Re: [tied] Re: Initial stress

From: Piotr Gasiorowski
Message: 14555
Date: 2002-08-26

 
----- Original Message -----
From: tgpedersen
To: cybalist@yahoogroups.com
Sent: Monday, August 26, 2002 1:33 PM
Subject: [tied] Re: Initial stress

> Yup, tough customers, those Celts. BTW, where did the pattern spread
from, and what was the pattern of stress before?
 
It was originally (perhaps until about 1200) free, as in Russian (and as in the conservative northern dialects of Kashubian), then initial as still in Czech (and as in southern Kashubian plus some dialects of southern Poland).

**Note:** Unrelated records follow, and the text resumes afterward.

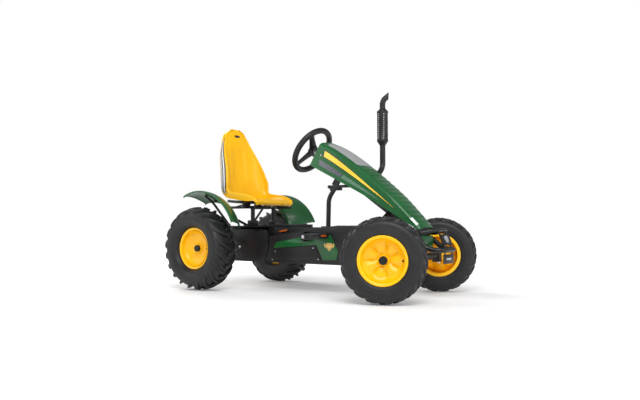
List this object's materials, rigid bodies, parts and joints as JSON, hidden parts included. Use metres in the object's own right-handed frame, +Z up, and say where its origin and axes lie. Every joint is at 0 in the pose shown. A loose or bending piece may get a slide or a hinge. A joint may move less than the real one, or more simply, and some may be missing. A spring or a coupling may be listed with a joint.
{
  "type": "pedal go kart",
  "caption": "Four-wheel pedal go-kart with tractor styling: bucket seat, steering wheel, sloping hood with exhaust stack, fenders, lugged tyres and chain drive.",
  "frame": {"origin": "on the floor, midway between the kart's ends and sides", "axes": "+X forward, +Y to the driver's left, +Z up"},
  "size_m": [1.6049, 0.944, 1.0808],
  "materials": {
    "frame_paint": "satin black powder coat",
    "black_plastic": "fine-grained black moulding",
    "green_plastic": "glossy green moulding",
    "yellow_plastic": "glossy yellow moulding",
    "tyre": "lugged black rubber",
    "plate_face": "silver-grey plate with a black rim",
    "steel": "zinc-plated",
    "chain_steel": "oiled chain steel",
    "crank_steel": "black painted forging"
  },
  "bodies": {
    "frame": {"main_beam": "frame_paint", "rear_carrier": "frame_paint", "axle_bearings": "steel", "bottom_bracket": "frame_paint", "front_subframe": "frame_paint", "swing_bolt": "steel", "column_post": "frame_paint", "column_clamp": "frame_paint", "steering_tube": "frame_paint", "hood": "green_plastic", "nose_cover": "green_plastic", "exhaust": "black_plastic", "bumper": "frame_paint", "emblem_plate": "plate_face", "number_plate": "plate_face", "trim_screws": "steel", "side_cover_right": "black_plastic", "side_cover_left": "black_plastic", "cover_inlays": "green_plastic", "step_panels": "black_plastic", "hub_cover_right": "black_plastic", "hub_cover_left": "black_plastic", "rear_deck": "frame_paint", "seat_posts": "frame_paint", "fender_right": "green_plastic", "fender_left": "green_plastic", "fender_brackets": "frame_paint", "chain": "chain_steel"},
    "knob": {"height_knob": "black_plastic"},
    "seat": {"seat_shell": "yellow_plastic", "seat_bars": "frame_paint"},
    "clamp_lever": {"seat_lever": "black_plastic"},
    "steering": {"steering_wheel": "black_plastic", "steering_hub": "black_plastic", "steering_shaft": "steel", "pitman_arm": "steel"},
    "front_axle": {"axle_beam": "frame_paint", "kingpins": "steel"},
    "right_knuckle": {"knuckle_right": "frame_paint"},
    "left_knuckle": {"knuckle_left": "frame_paint"},
    "track_rod": {"track_rod": "steel"},
    "right_front_wheel": {"front_rim_right": "yellow_plastic", "front_tyre_right": "tyre", "front_cap_right": "black_plastic"},
    "left_front_wheel": {"front_rim_left": "yellow_plastic", "front_tyre_left": "tyre", "front_cap_left": "black_plastic"},
    "drive_axle": {"rear_axle": "steel", "drive_sprocket": "steel", "brake_hub": "frame_paint", "rear_rim_right": "yellow_plastic", "rear_tyre_right": "tyre", "axle_caps": "black_plastic"},
    "left_rear_wheel": {"rear_rim_left": "yellow_plastic", "rear_tyre_left": "tyre"},
    "crank": {"crank_axle": "steel", "chainring": "steel", "crank_arms": "crank_steel"},
    "right_pedal": {"pedal_right": "black_plastic"},
    "left_pedal": {"pedal_left": "black_plastic"}
  },
  "joints": [
    {"name": "steering_turn", "type": "hinge", "parent": "frame", "child": "steering", "pos_m": [-0.0605, 0, 0.774], "axis": [-0.8192, 0, 0.5736], "range_deg": [-80.71, 10.71]},
    {"name": "axle_swing", "type": "hinge", "parent": "frame", "child": "front_axle", "pos_m": [0.57, 0, 0.29], "axis": [1, 0, 0], "range_deg": [-6, 6]},
    {"name": "right_knuckle_turn", "type": "hinge", "parent": "front_axle", "child": "right_knuckle", "pos_m": [0.57, -0.275, 0.2], "axis": [0, 0, 1], "range_deg": [-56.5, 7.5]},
    {"name": "left_knuckle_turn", "type": "hinge", "parent": "front_axle", "child": "left_knuckle", "pos_m": [0.57, 0.275, 0.2], "axis": [0, 0, 1], "range_deg": [-56.5, 7.5]},
    {"name": "track_rod_turn", "type": "hinge", "parent": "right_knuckle", "child": "track_rod", "pos_m": [0.4881, -0.31232, 0.19], "axis": [0, 0, 1], "range_deg": [-7.5, 56.5]},
    {"name": "right_front_spin", "type": "hinge", "parent": "right_knuckle", "child": "right_front_wheel", "pos_m": [0.6011, -0.34325, 0.2], "axis": [-0.4147, 0.91, 0], "continuous": true},
    {"name": "left_front_spin", "type": "hinge", "parent": "left_knuckle", "child": "left_front_wheel", "pos_m": [0.5389, 0.34325, 0.2], "axis": [-0.4147, 0.91, 0], "continuous": true},
    {"name": "axle_spin", "type": "hinge", "parent": "frame", "child": "drive_axle", "pos_m": [-0.58, 0, 0.23], "axis": [0, 1, 0], "continuous": true},
    {"name": "left_rear_spin", "type": "hinge", "parent": "drive_axle", "child": "left_rear_wheel", "pos_m": [-0.58, 0.35, 0.23], "axis": [0, 1, 0], "continuous": true},
    {"name": "crank_turn", "type": "hinge", "parent": "frame", "child": "crank", "pos_m": [-0.035, 0, 0.296], "axis": [0, 1, 0], "continuous": true},
    {"name": "right_pedal_spin", "type": "hinge", "parent": "crank", "child": "right_pedal", "pos_m": [0.1098, -0.17, 0.30359], "axis": [0, 1, 0], "continuous": true},
    {"name": "left_pedal_spin", "type": "hinge", "parent": "crank", "child": "left_pedal", "pos_m": [-0.1798, 0.17, 0.28841], "axis": [0, 1, 0], "continuous": true},
    {"name": "seat_slide", "type": "slide", "parent": "frame", "child": "seat", "axis": [1, 0, 0], "range_m": [-0.06, 0.06]},
    {"name": "clamp_lever_turn", "type": "hinge", "parent": "seat", "child": "clamp_lever", "pos_m": [-0.47, -0.105, 0.478], "axis": [0, 1, 0], "range_deg": [-60, 0]},
    {"name": "knob_turn", "type": "hinge", "parent": "frame", "child": "knob", "pos_m": [0.0655, 0, 0.567], "axis": [1, 0, 0], "continuous": true}
  ],
  "couplings": [
    {"joint": "right_knuckle_turn", "follows": "steering_turn", "ratio": 0.7},
    {"joint": "left_knuckle_turn", "follows": "steering_turn", "ratio": 0.7},
    {"joint": "track_rod_turn", "follows": "steering_turn", "ratio": -0.7},
    {"joint": "crank_turn", "follows": "axle_spin", "ratio": 0.76471}
  ]
}
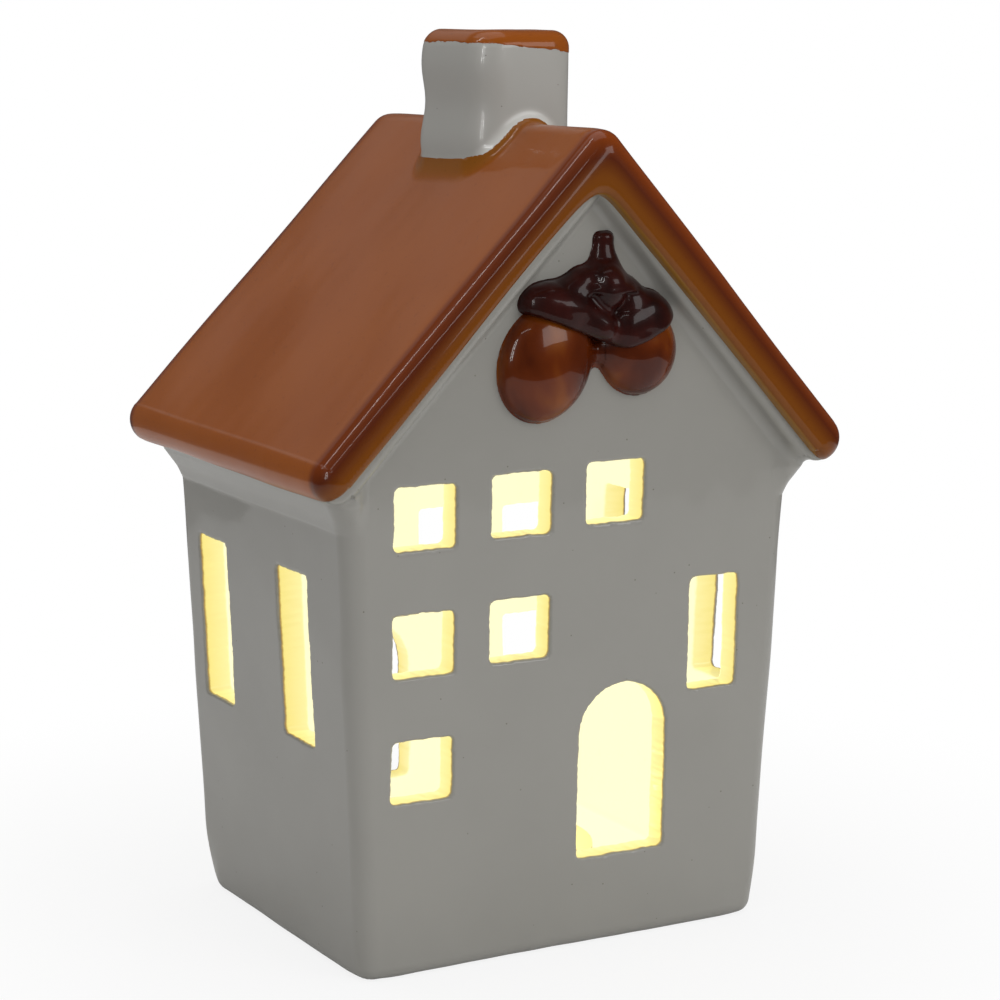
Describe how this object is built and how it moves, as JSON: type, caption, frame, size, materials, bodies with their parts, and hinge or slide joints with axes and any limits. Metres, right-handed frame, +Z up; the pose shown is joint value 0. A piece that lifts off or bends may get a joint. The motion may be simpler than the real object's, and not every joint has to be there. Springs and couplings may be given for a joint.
{
  "type": "light-up ceramic house",
  "caption": "Glazed ceramic house lantern with a steep brown roof, open chimney, cut-out windows, an acorn relief and a plug-in battery light underneath.",
  "frame": {"origin": "under the middle of the house, on the table that its foot ring rests on", "axes": "+Z up to the chimney, front wall with the acorns and the door towards -Y, +X to the right seen from the front"},
  "size_m": [0.098, 0.0778, 0.15],
  "materials": {
    "grey_glaze": "satin grey-white glaze with fine pinholes",
    "brown_glaze": "glossy caramel glaze, darker amber where it pools",
    "nut_glaze": "glossy amber brown glaze",
    "cap_glaze": "glossy near-black brown glaze",
    "housing": "moulded cream plastic",
    "led": "warm white lens",
    "tinned_wire": "tinned",
    "resistor": "lacquered",
    "switch_metal": "plated sheet",
    "black_plastic": "moulded",
    "cell_steel": "nickel plated can",
    "contact_metal": "spring sheet",
    "screw_steel": "zinc plated",
    "wire_red": "insulated hookup wire",
    "wire_black": "insulated hookup wire"
  },
  "bodies": {
    "house": {"house_walls": "grey_glaze", "roof": "brown_glaze", "chimney_stack": "grey_glaze", "chimney_rim": "brown_glaze", "acorn_left_nut": "nut_glaze", "acorn_right_nut": "nut_glaze", "acorn_left_cap": "cap_glaze", "acorn_right_cap": "cap_glaze", "acorn_stem": "cap_glaze"},
    "light_unit": {"light_base": "housing", "light_shell": "housing", "led_lens": "led", "led_anode_lead": "tinned_wire", "led_cathode_lead": "tinned_wire", "resistor": "resistor", "switch_frame": "switch_metal", "battery_1": "cell_steel", "battery_2": "cell_steel", "battery_3": "cell_steel", "contact_positive": "contact_metal", "contact_negative": "contact_metal", "contact_link_top": "contact_metal", "wire_to_switch": "wire_red", "wire_to_battery": "wire_black"},
    "switch_slider": {"switch_slider": "black_plastic"},
    "battery_cover": {"battery_cover": "housing", "contact_link_bottom": "contact_metal"},
    "cover_screw_1": {"cover_screw_1": "screw_steel"},
    "cover_screw_2": {"cover_screw_2": "screw_steel"}
  },
  "joints": [
    {"name": "light_unit_slide", "type": "slide", "parent": "house", "child": "light_unit", "axis": [0, 0, -1], "range_m": [0, 0.035]},
    {"name": "switch_slide", "type": "slide", "parent": "light_unit", "child": "switch_slider", "axis": [1, 0, 0], "range_m": [0, 0.002]},
    {"name": "battery_cover_slide", "type": "slide", "parent": "light_unit", "child": "battery_cover", "axis": [0, 0, -1], "range_m": [0, 0.012]},
    {"name": "cover_screw_1_turn", "type": "hinge", "parent": "battery_cover", "child": "cover_screw_1", "pos_m": [0.01247, 0.0072, 0], "axis": [0, 0, -1], "range_deg": [0, 1080]},
    {"name": "cover_screw_2_turn", "type": "hinge", "parent": "battery_cover", "child": "cover_screw_2", "pos_m": [-0.01247, 0.0072, 0], "axis": [0, 0, -1], "range_deg": [0, 1080]}
  ]
}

The evolution from initial to penult stress was along a rather familiar path: initial stress is often accompanied by a rhythmically alternating pattern of secondary stresses like this: Swsw, Swwsw, Swswsw (where s = strong, w = weak, S = primary), and since one of the functions of stress is to mark edges of words or phrases (e.g. clitic groups), the last secondary stress tends to be stronger than others. Gradually, it came to be perceived as primary in Polish, so that the above patterns became swSw, swwSw, swswSw (this is what we have in standard Modern Polish). No shift was needed in disyllabic words, of course, and in trisyllabic ones the conflict between Sww and wSw was resolved in favour of the latter.